Agriculture responsible for 35% of Ireland’s GHG

Agriculture is the largest sectoral contributor to climate emissions due to the significant role that the sector plays in the Irish economy, the nature of biological emissions and the lack of heavy industry as part of the Irish economy.

According to figures from the Environmental Protection Agency (EPA), agriculture was responsible for 35.3% of Ireland’s GHG emissions in 2019.

GHG from agriculture decreased 3.9% in 2019, but emissions were still up 8.7% on 2014.

The most significant drivers for the decreased emissions in 2019 were decreased fertiliser use (-10.1%) and liming (-25.4%).

This followed substantial increases in both fertiliser and lime use in 2018. Agricultural emissions in 2018 were the highest in the 30-year time series.

Ireland’s overall GHG emissions are estimated to have fallen by 6% overall in 2020, due to the impact of Covid-19 restrictions, according to a report by the EPA and Sustainable Energy Authority of Ireland (SEAI).

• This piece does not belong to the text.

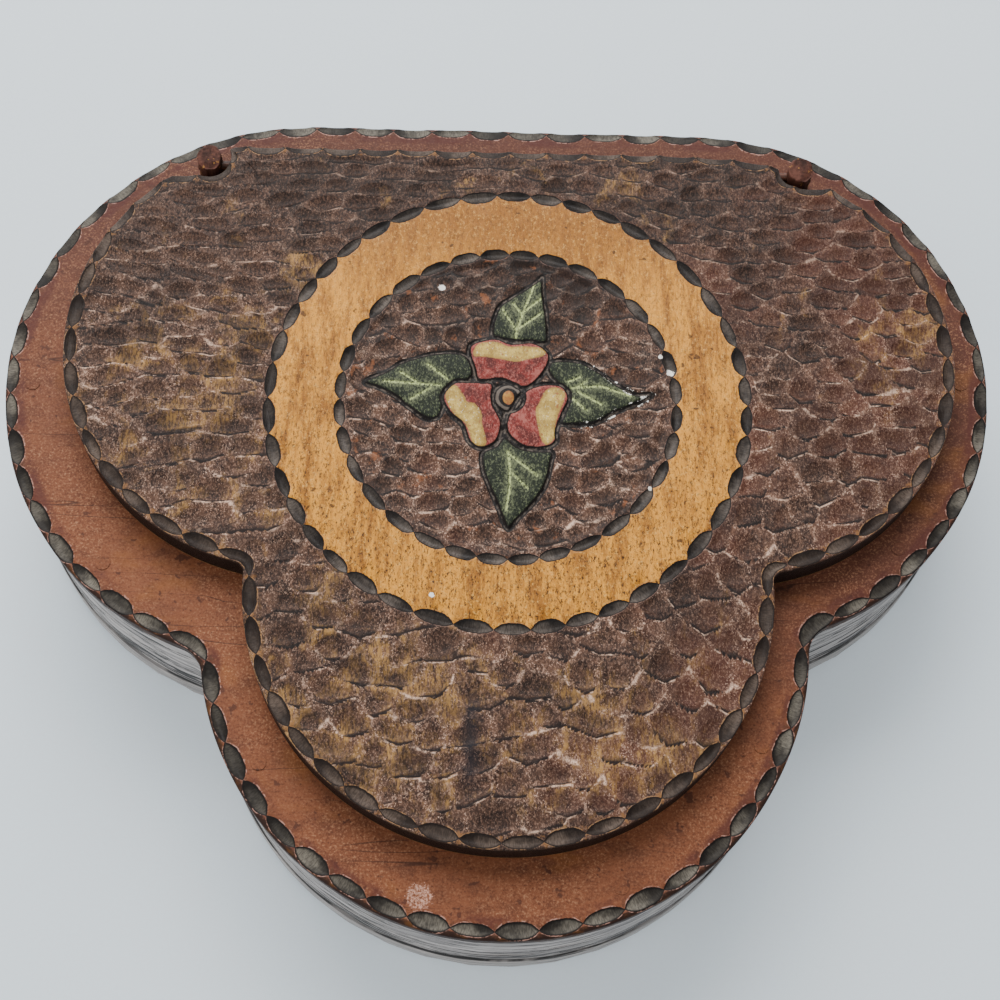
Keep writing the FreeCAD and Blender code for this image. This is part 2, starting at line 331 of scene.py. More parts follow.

However, agriculture emissions are expected to have risen slightly as a result of increased fuel and fertiliser use, the analysis says.

National climate and air roadmap for agriculture sector

In December 2020, the Department of Agriculture launched Ag Climatise, a national climate and air roadmap for the agriculture sector. The roadmap sets an ambitious vision for a climate neutral agriculture sector by 2050.

It includes 29 actions with specific and challenging targets aimed at reducing the environmental footprint and further building on the strong credentials of Irish agriculture.

The actions in the roadmap are primarily based on the Teagasc Marginal Abatement Cost Curves (MACC) regarding GHG and ammonia emissions.